Oskar vs. Tony

Carl Remick cremick at rlmnet.com
Wed Mar 3 14:25:39 PST 1999


Welcome catcalls from Red Oskar for the Clinton/Blair Turd Way (from today's UK Telegraph):

Lafontaine Rejects 'Free Enterprise' Call

By George Jones, Political Editor

Tony Blair's call for Europe to adopt the American culture of free enterprise and de-regulation was rejected yesterday by Oskar Lafontaine, the German Finance Minister.

Although Mr Lafontaine took up Mr Blair's call for Europe to learn from the United States, he claimed that the European Union should draw far different lessons from those outlined by the Prime Minister. Mr Lafontaine, who has been nicknamed "red Oskar" for his socialist views, argued that jobs would be created by stimulating the EU's economies through higher state spending and lower interest rates.

In an unscheduled address to European socialists in Milan, he said: "In 1992, when the US was heading for recession they cut their real interest rates to zero and went for a budget deficit of 4.4 per cent which allowed them to get out of the recession."

The leaders of socialist and social democratic parties from across the EU, where the Left and centre-Left govern in 13 of the 15 member states, were attending a congress to launch their manifesto for European Parliament elections to be held in June. Mr Lafontaine has led increasingly robust calls by some European finance ministers for looser interest rates in Europe to help to stimulate the economy and create jobs.

His speech was seen as a further attempt to put pressure on the European Central Bank to cut interest rates after officials indicated earlier this week that they should stay on hold across the 11-nation euro-zone. But Mr Blair made clear his belief that economic reform rather than boosting public spending in the European economies was the way to create more jobs. He said it was critical that the bank steered a "sensible course between necessary discipline to control inflation while avoiding the rocks of deflation".

He used his speech to give the strongest signal yet to his fellow EU leaders that he wanted to take Britain into the single currency. He said he was speaking as the leader of a country "that has declared its intention to join the euro in the future, provided that the conditions are right to do so". But he stressed that the euro currency was "only a foundation" and would not work unless it was accompanied by economic reform across the continent to ease the restrictions that hampered the creation of new businesses and the flexibility of labour markets.

Mr Blair urged colleagues to learn from the US and embrace enterprise, saying: "We should be the champions of small business and the self-employed as well as our traditional supporters. We must work with business and listen to business." In an echo of his own successful general election campaign in 1997, he said their theme for the coming European elections should be "jobs, jobs, jobs".

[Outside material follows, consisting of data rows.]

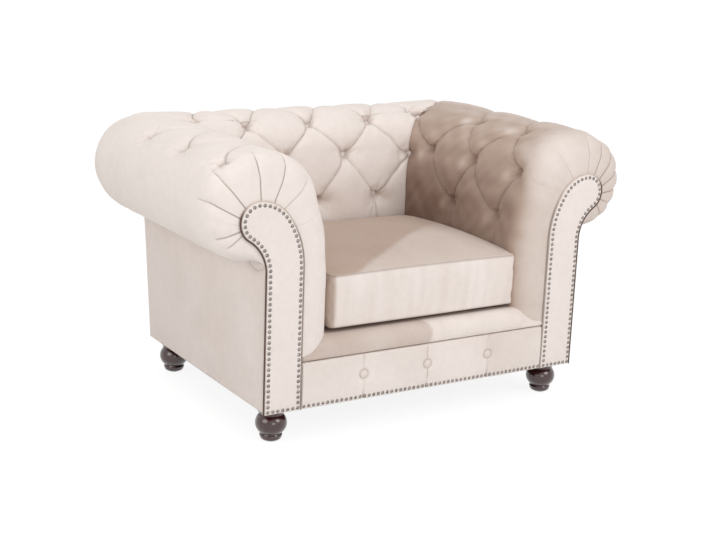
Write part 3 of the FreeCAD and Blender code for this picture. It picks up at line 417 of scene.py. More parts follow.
def section(spans, centre, radius, last_angle):
    """A pad's section from its foot up the face, over the roll and down to its outer seam."""
    drawn = [arc_points(*span, count) for span, count in zip(spans, PROFILE_ROWS)]
    drawn.append(round_points(centre, radius, 90, 0, PROFILE_ROWS[5]))
    drawn.append(round_points(centre, radius, 0, -90, PROFILE_ROWS[6]))
    drawn.append(round_points(centre, radius, -90, last_angle, PROFILE_ROWS[7]))
    angle = math.radians(last_angle)
    drawn.append([[centre[0] + radius * math.cos(angle), centre[1] + radius * math.sin(angle)]])
    return eased(np.vstack(drawn), 12)


arm_section = section(
    [
        ((0.300, PAD_BASE), (0.300, 0.310), (0.300, 0.400)),
        ((0.300, 0.400), (0.300, 0.437), (0.300, 0.474)),
        ((0.300, 0.474), (0.302, 0.549), (0.319, 0.619)),
        ((0.319, 0.619), (0.345, 0.681), (0.395, 0.720)),
        ((0.395, 0.720), (0.450, 0.737), (0.509, 0.739)),
    ],
    ARM_ROLL,
    ARM_RADIUS,
    -102.5,
)
back_section = section(
    [
        ((0.596, PAD_BASE), (0.595, 0.310), (0.5935, 0.400)),
        ((0.5935, 0.400), (0.5927, 0.432), (0.592, 0.464)),
        ((0.592, 0.464), (0.597, 0.544), (0.613, 0.614)),
        ((0.613, 0.614), (0.636, 0.677), (0.676, 0.716)),
        ((0.676, 0.716), (0.708, 0.729), (0.742, 0.732)),
    ],
    BACK_ROLL,
    BACK_RADIUS,
    -82.0,
)


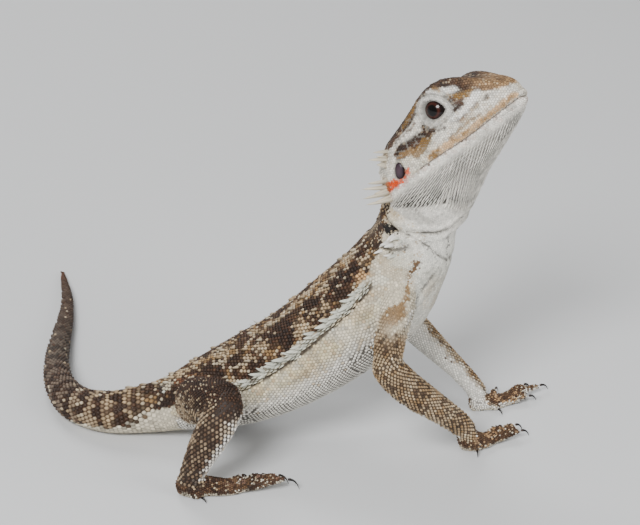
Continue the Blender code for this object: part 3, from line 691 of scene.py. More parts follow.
# %% Tail and neck
# Bands round the tail, and its reddish tip.
TAIL_BANDS, BAND_SHIFT = 2.2, 0.78  # bands for each row along the body, and where they start
band = np.sin(2 * np.pi * (along * TAIL_BANDS + BAND_SHIFT + 0.10 * blotch + 0.003 * phi))
tail = on_body * ease(9.4, 8.2, along) * ease(-2, 4, above)
brush("bone", 0.9 * tail)
# Taupe towards the end of the tail: partly its own colour, partly painted shade where less light reaches it.
brush("taupe", tail * ease(8.6, 6.5, along))
brush("umber", tail * ease(-0.35, 0.35, band + 0.5 * fine_noise))
brush("dark", 0.8 * tail * ease(0.1, 0.6, band + 0.4 * fine_noise))
# Slate and umber darken the outer tail further: partly its own colour, partly painted shade.
brush("slate", 0.45 * on_body * ease(6.5, 4.0, along))
brush("umber", 0.55 * on_body * ease(5.0, 2.0, along))
brush("rust", 0.7 * on_body * ease(1.3, 0.5, along))
sprinkle(0.07, 0.05, tail)
sprinkle(0.14, 0.02, tail * ease(6.5, 5.0, along))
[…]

It is not the first time that Mr Lafontaine and Mr Blair have clashed over the way forward for Europe. Before Christmas, the German Finance Minister infuriated the British Government with his call for the harmonisation of taxes across the EU. His intervention yesterday was seen by Downing Street as highlighting the difference between old-style socialism he favours and Mr Blair's attempts to define a "third way" between the old Left and Right-wing free market economics.

Mr Blair told the Milan meeting that centre-Left governments in Europe could not resist change. He said: "We can't argue with the fact that US unemployment is lower, growth higher - and it's not all low-skill service jobs. The prices of their goods are often more competitive. This is not an argument to undermine the European social model. It is an argument to modernise it."

Germany's Chancellor Gerhard Schröder told the congress: "People in Europe are looking to social democratic governments to fight mass unemployment."

Antonio Guterres, Portugal's Prime Minister, who spearheaded the job creation strategy in the manifesto, alluded to ideas already floated by France's Prime Minister, Lionel Jospin, that the EU could take out big loans, perhaps through the European Investment Bank, to fund public works programmes to offset the impact of international financial crises.